Why Snapchat matters?

  • 200 million users and 10 billion video views daily
  • Most active social network behind Facebook
  • Brand adoption exceeding Twitter and LinkedIn

Understanding the Basics

  • Mobile app for micro-content storytelling
  • Photo and video is 1 to 10 seconds long
  • Content posted disappears within 24 hours

Snapchat is Twitter meets Youtube

  • It’s micro content

Creating Content as a brand, it must be:

  • Fun
  • Creative
  • Informative
  • Engaging

Geofilters & Business: You don’t have to be on Snapchat with Geofilters as a business. This is a great tool for event marketing.  

Converting and measurement

  • Great for flash sales
  • Make sure you implement Bitly URLs for proper tracking

The future of Snapchat:

  • It’s definitely growing
  • It’s working on better ad platforms
  • Looking to go public in the next year
  • Looking to sell more than a billion dollars in ad revenue

Using Intent Signals to Understand, Develop and Measure Audiences

By Mike Clarke, Head of Brand Measurement, Google

In this session, attendees will learn about some of the ways we can use search data to accomplish all of this.

Google emphasizes the meaning of moments, and how can you be there during these moments. Here is the breakout of these moments:

  • I-Want-To-Know Moments = Two thirds of question-related searched “what, when, where, how, why, who” are happening on mobile.
  • I-Want-To-Go Moments – 90% of searches for “what time does ____ open/close” are happening on mobile.
  • I-Want-To-Do – Two thirds of “how-to” searches on YouTube are on mobile devices.
  • I-Want-To-Buy – Mobile phones saw 115% year over year in shopping ads.
  • I-Want-To-Watch-What-I’m-Into – The number of hours people spent watching videos on mobiles is up 100% year over year.

Intentions help unlock insights

  • What types of insights can Google help you with?
    • Consumer
    • Category
    • Brand
    • Zeitgeist – Culture
  • Google Predict – Google searches are getting intimate and a lot of it is happening on a mobile device.
  • Google Trends & Google Correlate – Search terms over time and in relation to one another.
  • Google Consumer Surveys

Make sure you are testing out the free tools that Google offers to help increase performance and tracking.

Death to Boring B2B Marketing: How Design Thinking Drives Success

By Cliff Seal, Lead UX Engineer, Salesforce

Today’s Lineup:

  • The issue
  • The solution
  • The plan of action

B2B Marketing is hard. Why?

  • You’re selling to opaque audiences
  • You get complacent or end up doing what works, or what everyone is saying what works.
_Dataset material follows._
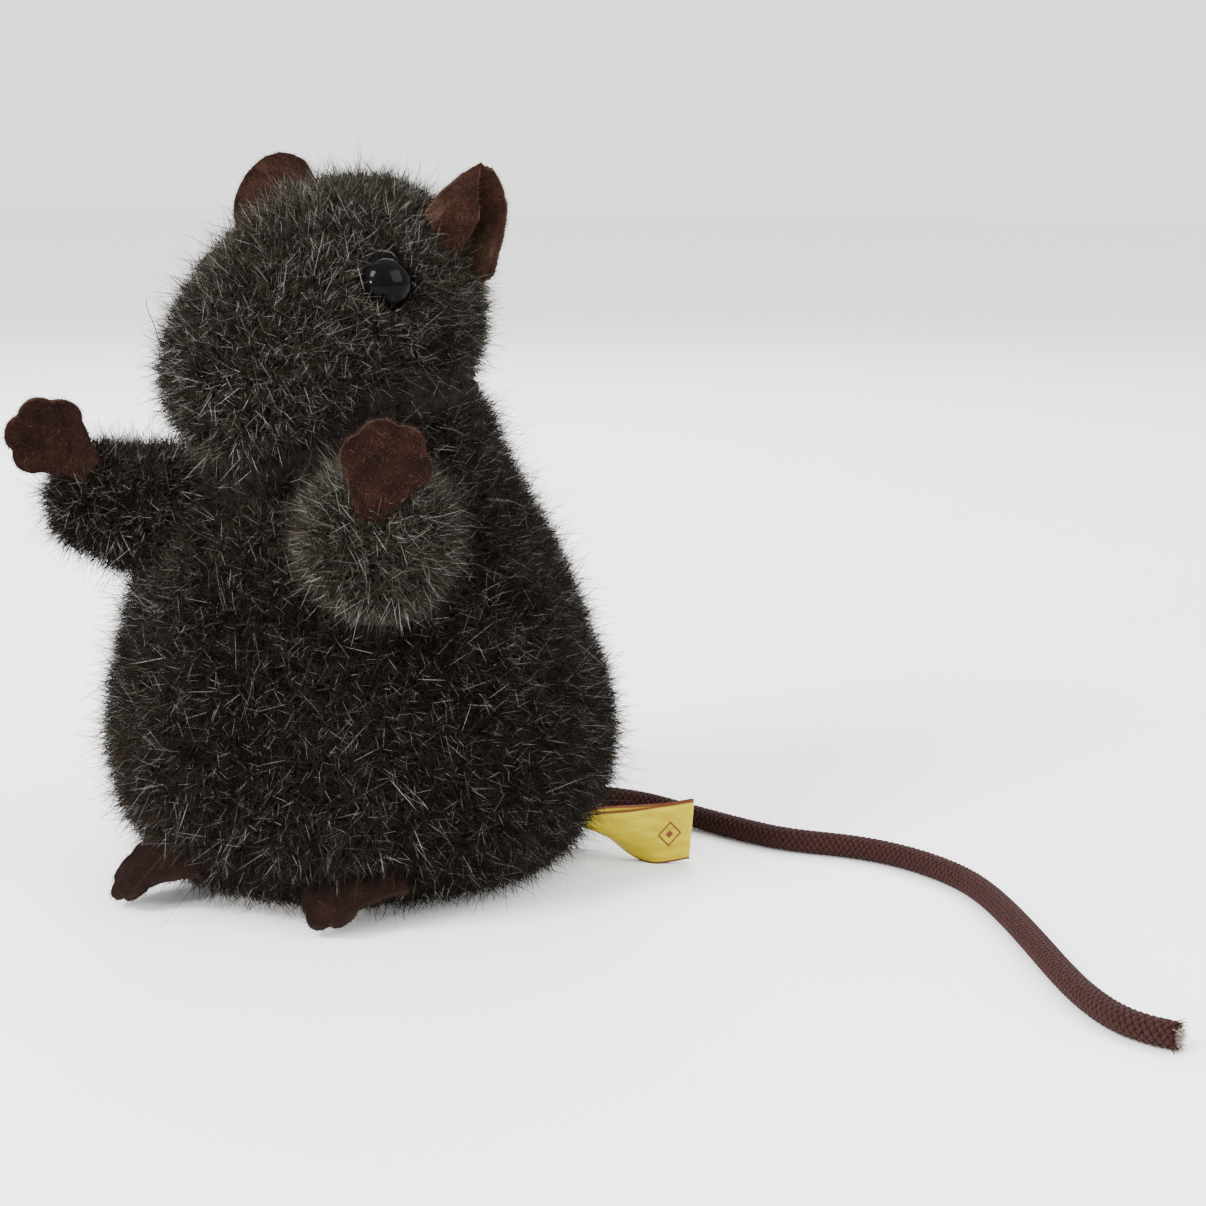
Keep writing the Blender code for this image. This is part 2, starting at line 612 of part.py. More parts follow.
base_outline = ((0, BASE_Z), (BASE_R, BASE_Z), (BASE_R, BASE_TOP), (0, BASE_TOP))
base_plate = make("base_plate", turned(base_outline, 40), TINPLATE)
slot_half = WHEEL_W / 2 + 0.7
cut(base_plate,
    floor_slot(-WHEEL_X - slot_half, -WHEEL_X + slot_half, DRIVE_AT[0], 9.6),
    floor_slot(WHEEL_X - slot_half, WHEEL_X + slot_half, DRIVE_AT[0], 9.6),
    floor_slot(-9.6, -6.8, DRIVE_AT[0], 5.6),
    floor_slot(-7.5, 7.5, ROLLER_AT[0], 6.4),
    *[rod(1.4, (0, y, 0), (0, y, 6)) for y in SCREWS.values()])

cover_low, cover_high = (Vector(corner) for corner in COVER_SIZE)
motor_cover = make("motor_cover", block(cover_low, cover_high), CARD, smooth=False)
inside_low = cover_low + Vector((COVER_T, COVER_T, -3))
inside_high = cover_high - Vector((COVER_T, COVER_T, COVER_T))
cut(motor_cover, block(inside_low, inside_high), rod(2.2, (-24, *WIND_AT), (-20, *WIND_AT)))
cavity_low = cover_low - Vector((GAP, GAP, 4))
cavity_high = cover_high + Vector((GAP, GAP, GAP))
roller_room = block((-11, -32.5, 0), (11, -15.5, 16.2))
cut(body_stuffing, block(cavity_low, cavity_high), rod(2.4, (-60, *WIND_AT), (-20, *WIND_AT)), roller_room)
cut(body_skin, block(cavity_low, cavity_high), rod(2.4, (-60, *WIND_AT), (-40, *WIND_AT)))

PLATE_OUTLINE = [(-6.4, BASE_TOP + GAP), (28.2, BASE_TOP + GAP), (28.4, 24.0), (28.4, 46.0), (26.5, 48.0),
                 (-3.0, 48.0), (-6.6, 44.0)]
bearings = [circle(1.9, WIND_AT), circle(1.4, SECOND_AT), circle(1.5, DRIVE_AT), circle(1.1, GOVERNOR_AT)]
rivets = [circle(1.25, place) for place in PILLARS.values()]
for name, x in (("left_side_plate", PLATE_X - PLATE_T / 2), ("right_side_plate", -PLATE_X - PLATE_T / 2)):
    make(name, sheet([PLATE_OUTLINE, *bearings, *rivets], PLATE_T, along_x((0, 0), x)), BRASS, smooth=False)

inside = PLATE_X - PLATE_T / 2 - GAP
outside = PLATE_X + PLATE_T / 2
for name, place in PILLARS.items():
    profile = ((0, -outside - 0.8), (0.95, -outside - 0.8), (0.95, -inside), (1.6, -inside),
               (1.6, inside), (0.95, inside), (0.95, outside + 0.8), (0, outside + 0.8))
    make(name, turned(profile, 10, along_x(place)), STEEL)
for (name, y), bracket in zip(SCREWS.items(), ("front_bracket", "rear_bracket")):
    bar = block((-inside, y - 1.9, BASE_TOP + GAP), (inside, y + 1.9, 7.4))
    foot = make(bracket, bar, STEEL, smooth=False)
    cut(foot, rod(1.3, (0, y, 3), (0, y, 9)))
    screw = ((0, 1.7), (2.3, 1.9), (2.3, BASE_Z - GAP), (0.95, BASE_Z - GAP), (0.95, 7.2), (0, 7.2))
    make(name, turned(screw, 12, Matrix.Translation((0, y, 0))), STEEL)


# ---- Gears: ogival wheel teeth and round-tipped pinion leaves --------------------------------------

def tooth_ring(teeth, module, phase, width, tip, root):
    """A gear's outline; width is the tooth's share of the pitch, tip and root are in modules."""
    pitch = module * teeth / 2
    step = math.tau / teeth
    shape = ((-0.62, -root), (-0.2, tip), (0.2, tip), (0.62, -root))
    points = []
    for k in range(teeth):
        for share, height in shape:
            angle = phase + step * (k + share * width)
            radius = pitch + height * module
            points.append((radius * math.cos(angle), radius * math.sin(angle)))
    return points


def wheel_teeth(teeth, module, phase):
    return tooth_ring(teeth, module, phase, 0.46, 0.95, 1.15)


def leaf_teeth(teeth, module, phase):
    return tooth_ring(teeth, module, phase, 0.36, 0.60, 1.25)


def gear(outline, x, width, place, bore=None):
    loops = [outline] if bore is None else [outline, circle(bore, count=14)]
    return sheet(loops, width, along_x(place, x))


def arbor(name, place, parent, steps, leaves=None, leaf_x=0.0, leaf_width=0.0):
    """A steel arbor turned with its pinion: the leaves are joined on by a union."""
    profile = [(0, steps[0][1]), *steps, (0, steps[-1][1])]
    thing = make(name, turned(profile, 14, along_x(place)), STEEL, parent)
    if leaves:
        join(thing, f"{name}_leaves", gear(leaves, leaf_x, leaf_width, place), parent)


def towards(direction, teeth=0):
    """The phase that points a tooth along a direction, or with teeth a gap back along it."""
    back = math.pi + math.pi / teeth if teeth else 0.0
    return math.radians(direction) + back


great_pivot = pivot("great_wheel_axis", (0.0, *WIND_AT))
key_pivot = pivot("key_axis", (0.0, *WIND_AT), great_pivot)
second_pivot = pivot("second_axis", (0.0, *SECOND_AT))
drive_pivot = pivot("drive_axis", (0.0, *DRIVE_AT))
governor_pivot = pivot("governor_axis", (0.0, *GOVERNOR_AT))
roller_pivot = pivot("roller_axis", (0.0, *ROLLER_AT))

great_outline = wheel_teeth(GREAT_TEETH, GREAT_MODULE, towards(SECOND_DIRECTION))
make("great_wheel", gear(great_outline, 1.0, 2.0, WIND_AT, 2.3), BRASS, great_pivot, smooth=False)

leaves = leaf_teeth(SECOND_PINION_TEETH, GREAT_MODULE, towards(SECOND_DIRECTION, SECOND_PINION_TEETH))
arbor("second_arbor", SECOND_AT, second_pivot, ((1.0, -12.9), (1.0, 12.9)), leaves, 0.4, 3.4)
second_outline = wheel_teeth(SECOND_TEETH, TRAIN_MODULE, towards(DRIVE_DIRECTION))
make("second_wheel", gear(second_outline, 5.0, 1.6, SECOND_AT, 1.3), BRASS, second_pivot, smooth=False)

leaves = leaf_teeth(DRIVE_PINION_TEETH, TRAIN_MODULE, towards(DRIVE_DIRECTION, DRIVE_PINION_TEETH))
axle_end = WHEEL_X + 2.9
arbor("drive_axle", DRIVE_AT, drive_pivot, ((1.1, -axle_end), (1.1, axle_end)), leaves, 4.4, 2.8)
third_outline = wheel_teeth(THIRD_TEETH, TRAIN_MODULE, towards(GOVERNOR_DIRECTION))
make("third_wheel", gear(third_outline, -9.0, 1.6, DRIVE_AT, 1.4), BRASS, drive_pivot, smooth=False)

leaves = leaf_teeth(GOVERNOR_PINION_TEETH, TRAIN_MODULE, towards(GOVERNOR_DIRECTION, GOVERNOR_PINION_TEETH))
arbor("governor_arbor", GOVERNOR_AT, governor_pivot, ((0.8, -12.9), (0.8, 12.9)), leaves, -9.6, 2.8)


# ---- Governor fly, driving wheels and front roller -------------------------------------------------

fly_low = (FLY_X[0], GOVERNOR_AT[0] - FLY_R, GOVERNOR_AT[1] - 0.3)
fly_high = (FLY_X[1], GOVERNOR_AT[0] + FLY_R, GOVERNOR_AT[1] + 0.3)
fly = make("governor_fly", block(fly_low, fly_high), BRASS, governor_pivot, smooth=False)
sleeve = rod(FLY_SLEEVE_R, (FLY_X[0], *GOVERNOR_AT), (FLY_X[1], *GOVERNOR_AT))
join(fly, "fly_sleeve_form", sleeve, governor_pivot)
cut(fly, rod(1.1, (-6, *GOVERNOR_AT), (6, *GOVERNOR_AT)))

for side, sign in (("left", 1), ("right", -1)):
    frame = along_x(DRIVE_AT, sign * WHEEL_X)
    hub = ((1.4, -2.1), (HUB_R, -2.1), (HUB_R, 2.1), (4.6, 2.1), (4.2, 1.2), (2.6, 1.2), (2.4, 2.1),
           (1.4, 2.1))
    make(f"{side}_wheel_hub", turned(hub, 20, frame, ring=True), ((0.70, 0.10, 0.08), 0.4, 0.0), drive_pivot)
    half = WHEEL_W / 2
    inner = HUB_R + GAP
    tyre = ((inner, -half), (WHEEL_R - 0.6, -half), (WHEEL_R, -half + 0.7), (WHEEL_R, half - 0.7),
            (WHEEL_R - 0.6, half), (inner, half))
    make(f"{side}_tyre", turned(tyre, 32, frame, ring=True), RUBBER, drive_pivot)

roller_r = ROLLER_AT[1]
roller = ((1.3, -6.8), (roller_r - 0.6, -6.8), (roller_r, -6.2), (roller_r, 6.2), (roller_r - 0.6, 6.8),
          (1.3, 6.8))
roller_shape = turned(roller, 28, along_x(ROLLER_AT), ring=True)
make("front_roller", roller_shape, ((0.75, 0.62, 0.42), 0.6, 0.0), roller_pivot)
make("roller_pin", rod(1.0, (-9.4, *ROLLER_AT), (9.4, *ROLLER_AT)), STEEL)
fork = make("roller_fork", block((-8.6, -27.5, BASE_TOP + GAP), (8.6, -20.5, 14.6)), TINPLATE, smooth=False)
cut(fork, block((-7.5, -30, 0), (7.5, -18, 13.4)), rod(1.3, (-10, *ROLLER_AT), (10, *ROLLER_AT)))


# ---- Mainspring, ratchet, click and key -------------------------------------------------------------

def spiral(turns, inner, outer, thickness, steps):
    """A coiled strip as one closed outline."""
    runs = []
    for half in (-0.5, 0.5):
        run = []
        for k in range(steps + 1):
            a = math.tau * turns * k / steps
            radius = inner + (outer - inner) * k / steps + half * thickness
            run.append((radius * math.cos(a), radius * math.sin(a)))
        runs.append(run)
    return runs[0] + runs[1][::-1]


coil = spiral(SPRING_TURNS, *SPRING_R, SPRING_T, 80)
make("mainspring", sheet([coil], SPRING_W, along_x(WIND_AT, -10.0)), STEEL)
winding_steps = ((1.5, 13.6), (1.5, 10.8), (1.9, 10.8), (1.9, -10.8), (1.5, -10.8), (1.5, KEY_X - 3.2))
arbor("winding_arbor", WIND_AT, key_pivot, winding_steps)

ratchet = []
for k in range(RATCHET_TEETH):
    start = math.tau * k / RATCHET_TEETH
    for radius, angle in zip(RATCHET_R, (start, start, start + 0.26)):
        ratchet.append((radius * math.cos(angle), radius * math.sin(angle)))
ratchet_shape = sheet([ratchet, circle(2.2, count=14)], 1.2, along_x(WIND_AT, 3.4))
make("ratchet_wheel", ratchet_shape, STEEL, key_pivot, smooth=False)

CLICK_AT = (WIND_AT[0] + 1.5, WIND_AT[1] + 9.2)
click_pivot = pivot("click_axis", (0.0, *CLICK_AT), great_pivot)
click_outline = [(-0.9, 1.0), (-1.0, -0.6), (-1.3, -2.6), (-2.2, -3.7), (-0.9, -3.9), (0.3, -2.6),
                 (1.0, -0.6), (0.9, 1.0)]
make("click", sheet([click_outline], 1.0, along_x(CLICK_AT, 3.5)), STEEL, click_pivot, smooth=False)
spring_outline = [(1.6, 2.4), (2.0, 2.2), (1.9, -1.2), (1.2, -2.9), (0.9, -2.75), (1.5, -1.2)]
spring_shape = sheet([spring_outline], 0.9, along_x(CLICK_AT, 3.55))
make("click_spring", spring_shape, STEEL, great_pivot, smooth=False)

wing = []
for a in range(0, 360, 20):
    lobe = math.radians(a)
    reach = BOW_REACH * (0.55 + 0.45 * abs(math.sin(lobe)))
    wing.append((reach * math.cos(lobe) * 0.62, reach * math.sin(lobe)))
bow_frame = Matrix(((1, 0, 0), (0, 0, -1), (0, 1, 0))).to_4x4()
bow_place = Matrix.Translation((KEY_X - 6.4, WIND_AT[0] + BOW_T / 2, WIND_AT[1])) @ bow_frame
key = make("key", sheet([wing], BOW_T, bow_place), BRASS, key_pivot)
tube = rod(KEY_TUBE_R, (KEY_X - 5.2, *WIND_AT), (KEY_X + 3.0, *WIND_AT), 16)
join(key, "key_tube_form", tube, key_pivot)
cut(key, rod(1.8, (KEY_X - 3.6, *WIND_AT), (KEY_X + 4.0, *WIND_AT), 16))


# ---- The origin: the middle of the footprint, on the floor ------------------------------------------

bpy.context.view_layer.update()
reader = bpy.context.evaluated_depsgraph_get()
corners = []
for thing in bpy.data.objects:
    if thing.type != "MESH" or thing.hide_render:
        continue
    seen = thing.evaluated_get(reader)
    corners += [seen.matrix_world @ vertex.co for vertex in seen.data.vertices]
corners = np.array(corners)
middle = (corners.min(axis=0) + corners.max(axis=0)) / 2
mouse.location = (-middle[0], -middle[1], 0.0)
bpy.context.view_layer.update()
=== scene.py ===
"""A plush mouse with a clockwork drive: pile, felt, glass eyes, braided tail and brass key."""

import json
import math

import bmesh
import bpy
import numpy as np
from mathutils import Matrix, Vector
from mathutils.bvhtree import BVHTree


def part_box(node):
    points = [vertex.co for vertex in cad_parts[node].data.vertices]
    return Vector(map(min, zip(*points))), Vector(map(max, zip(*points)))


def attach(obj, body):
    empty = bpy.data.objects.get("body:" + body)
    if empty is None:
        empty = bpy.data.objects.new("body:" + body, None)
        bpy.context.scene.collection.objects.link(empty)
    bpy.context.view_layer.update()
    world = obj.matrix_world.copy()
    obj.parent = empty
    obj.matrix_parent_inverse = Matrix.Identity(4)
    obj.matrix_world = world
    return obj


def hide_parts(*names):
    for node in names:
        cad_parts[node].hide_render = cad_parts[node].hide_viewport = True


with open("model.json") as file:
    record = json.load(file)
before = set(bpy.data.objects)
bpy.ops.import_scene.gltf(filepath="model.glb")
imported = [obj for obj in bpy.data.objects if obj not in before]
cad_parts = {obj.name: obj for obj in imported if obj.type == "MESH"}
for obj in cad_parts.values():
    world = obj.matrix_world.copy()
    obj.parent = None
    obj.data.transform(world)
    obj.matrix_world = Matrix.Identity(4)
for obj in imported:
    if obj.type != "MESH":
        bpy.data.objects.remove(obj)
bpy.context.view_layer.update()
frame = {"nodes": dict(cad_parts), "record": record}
bpy.ops.object.select_all(action="DESELECT")


# ---- View and room ----------------------------------------------------------------------------
# The mouse stands on a plain pale floor in a white studio. The camera looks down a little on its
# left front quarter, from under half a metre away.

plate_low, plate_high = (Vector(corner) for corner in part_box("base_plate"))
PLACE = Vector(((plate_low.x + plate_high.x) / 2, (plate_low.y + plate_high.y) / 2, 0.0))

bpy.ops.object.camera_add(location=PLACE + Vector((0.27410, -0.33730, 0.13522)))
camera = bpy.context.object
camera.name = "studio_camera"
camera.data.lens = 68.66
camera.data.sensor_width = 36.0
camera.data.clip_start = 0.01
aim = PLACE + Vector((0.0335, 0.0332, 0.04936))
camera.rotation_euler = (aim - camera.location).to_track_quat("-Z", "Y").to_euler()
bpy.context.scene.camera = camera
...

“What is the biggest problem marketers face?”

“How to keep up with trends to drive higher quality leads.”

Keeping up with Twitter is not following the trends. Maybe you’re bored. Trends aren’t challenging. Vendor balancing isn’t interesting. Ridgid tools aren’t supportive.

#B2BProblems – Just own it

  1. Grow into its own creative potential
  2. Put data in its place
  3. Compete in relevancy not volume

Teach the business owner something new about their needs and challenges.

Design thinking lets the best ideas float to the top. Your ideas don’t necessarily mean your own, but helping facilitate good ideas. Think past the obvious and start asking the right questions is the first step.

Here’s how to start:

  • Redefining goals – What is it that I am trying to enable my customer?
  • Knowing and embracing your constraints – Frame your creativity by defining what the boundaries are.
  • Identify the contexts that can accept failure.
  • Start talking to actual people to get insights.

Click the link below to see Cliff’s presentation:

Death to Boring B2B Marketing: How Applying Design Thinking Drives Success

As the morning comes to a close we are extremely excited for the last half of the day, and definitely ready for some lunch!